As Armando Fox works to integrate MOOC technologies into Berkeley’s classrooms, China is working to introduce classrooms to Berkeley’s MOOCs.

Currently, most MOOCs transfer information from professors to students, with no intermediary. What if MOOCs were targeted at instructors instead? It’s an idea that has been embraced by XuetangX, a MOOC provider in China, which is physically shipping MOOCs to rural teachers at hundreds of colleges, many of which can’t provide students with Internet access.

The process is simple: All the components of a MOOC, from the lecture videos to the automatic grading program, are pre-loaded onto a server—a computer that then becomes the central software hub for other computers. These servers can be packaged and shipped all over China. When a box arrives, an instructor can open it, plug a computer into the server, and voila! They have full access to the MOOC and can help their students work through the material. It’s literally “a course in a box.”

At Berkeley, such instructor-focused MOOCs are called SPOCs (small, private online courses). When Fox and his computer science colleague David Patterson teamed up to develop a SPOC, they made full, bundled copies of the course materials available to instructors at other universities—using the SPOC as a technology for transferring the curriculum.

“I think of it as the next form of collaboration,” Fox says. “We always talk about sharing course material.
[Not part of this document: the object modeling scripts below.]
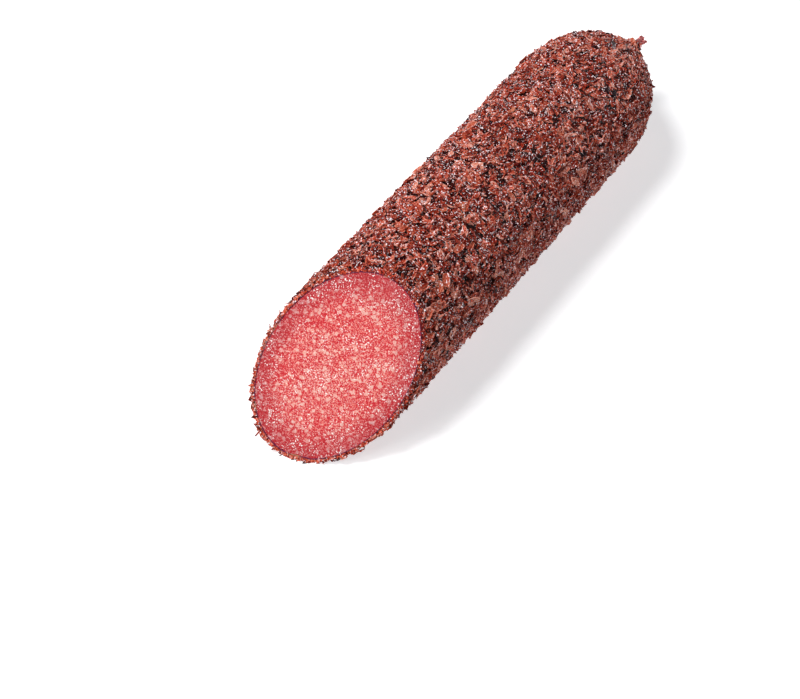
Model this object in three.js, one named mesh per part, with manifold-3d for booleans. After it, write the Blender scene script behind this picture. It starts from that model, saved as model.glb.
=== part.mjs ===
// A cured sausage: a log of fine-grained salami in a thin casing, rolled in a crust of dried onion and
// pepper flakes, cut on the bias at one end and gathered to a small tail at the other.
// Millimetres, +Z up. It lies along Y with the cut end towards -Y, on an underside that lying has flattened.
import * as THREE from "three";
import { mergeVertices } from "three/addons/utils/BufferGeometryUtils.js";
import Module from "manifold-3d";

// Driving dimensions of the log
const COAT_RADIUS = 40;
const AXIS_LENGTH = 300; // from where the cut plane crosses the axis to the far end of the dome
const REST_DEPTH = 0.5; // how deep the flat of the underside goes into the round section
const DOME_LENGTH = 62;
const DOME_SHOULDER = 2.27; // the higher, the longer the dome keeps its full width
const DOME_POINT = 1.2; // 2 would be a round end, 1 a pointed one

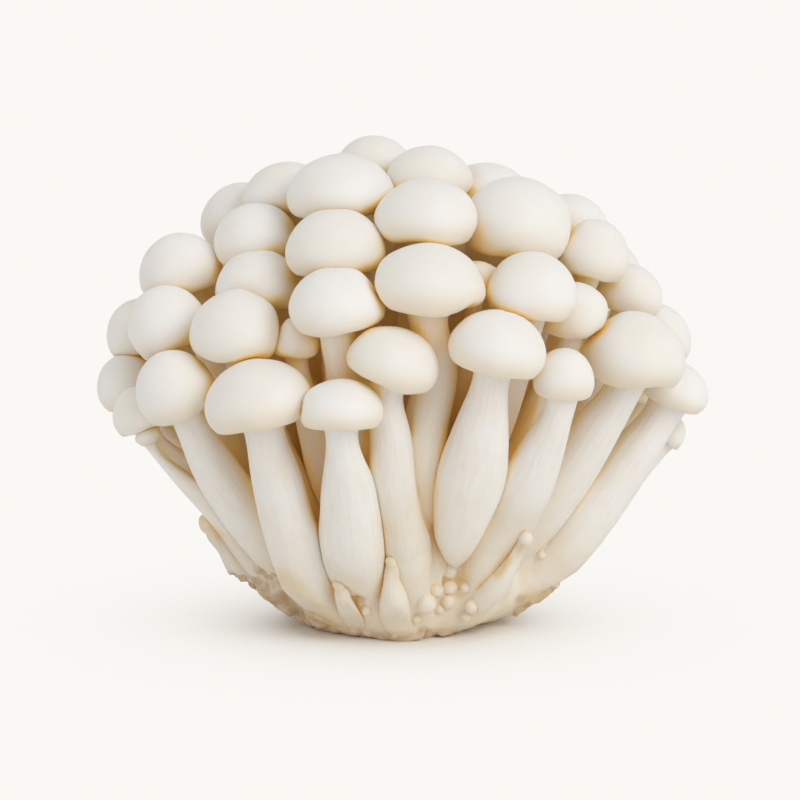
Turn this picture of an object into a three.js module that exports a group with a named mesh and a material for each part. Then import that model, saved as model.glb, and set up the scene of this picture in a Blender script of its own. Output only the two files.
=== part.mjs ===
// White shimeji mushrooms: a bunch that grew together on one fused butt, cut flat so that it stands.
// Millimetres, +Z up. The origin is the middle of the cut face; -Y is the bunch's fuller side.
//
// Every mushroom is one closed body: a loft of rings from the top of the cap, round its rim, across
// the gills and down the stem to its foot on the butt. The bunch is settled as a crowd is: caps that
// are pressed together slide in and out of the dome, feet share out the butt, and stems bow round
// each other. Where two bodies still meet, both give way to a thin gap halfway between them.

import * as THREE from 'three';

// ---- Driving dimensions -------------------------------------------------------------------------

const BUTT_HEIGHT = 15.5;          // top of the butt above the cut
const BUTT_RADIUS = 18;            // at its fullest, a little above the cut
const BUTT_HEART = 3.5;            // height of the point that the butt bulges from
const CUT_RADIUS = 14.5;           // of the flat cut face
const BUTT_LUMPS = 0.055;          // unevenness, as a part of the radius

const CAP_DEPTH = 0.58;            // height of a cap over its width
const CAP_ABOVE_RIM = 0.74;        // part of that height above the widest line
const GILL_RISE = 0.14;            // how far the gills run up to the stem, as a part of that height
const NECK_RADIUS = 0.19;          // of the stem under the cap, over the cap's width
const BELLY_SWELL = 1.32;          // thickest part of a stem over its neck
const FOOT_SWELL = 1.2;            // foot of a stem over its neck
const BELLY_PLACE = 0.62;          // how far down the stem it is thickest

const CAP_LEAN = 0.42;             // outward lean of the outermost caps, as a slope
const BUNCH_REACH = 50;            // how far out the outermost caps stand
const FOOT_SPREAD = 1.9;           // angle of a foot round the butt over the slant of its stem
const LOWEST_FOOT = 88;            // degrees from the top of the butt
const FOOT_ROOM = 2.6;             // half the distance that two feet keep

const GAP = 0.42;                  // left between bodies that press on each other
const BUTT_GAP = 0.35;             // left between a foot and the butt
const CAP_PRESS = 1.6;             // how far two caps may run into each other before they slide
const LEAST_BODY = 0.12;           // part of its full radius that a ring always keeps

const STEM_RISE = 0.26;            // length of the stem's squared start on the butt, over its length
const STEM_DROP = 0.3;             // length of the stem's squared start under the cap, the same way
const FOOT_TURN = 0.65;            // 0: stems stand square on the butt; 1: they point at their caps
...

But in my experience, having been teaching for 15 years now, this is the first time it’s actually worked.”

Fox stresses that no one is giving away a Berkeley education. For one thing, MOOCs providers do not confer degrees. But even more important is that the campus and its culture are unique; those are things you can’t put in a box or load onto a server. “If it [were] a Berkeley course, it would be at Berkeley,” Fox insists.

“When somebody is a Berkeley graduate, it’s not just that they took all these courses and got good grades; it’s that they’ve been in this culture for three to four years…. The students who are in my MOOC, smart though they may be, haven’t had that experience.”

That is something no MOOC could replace.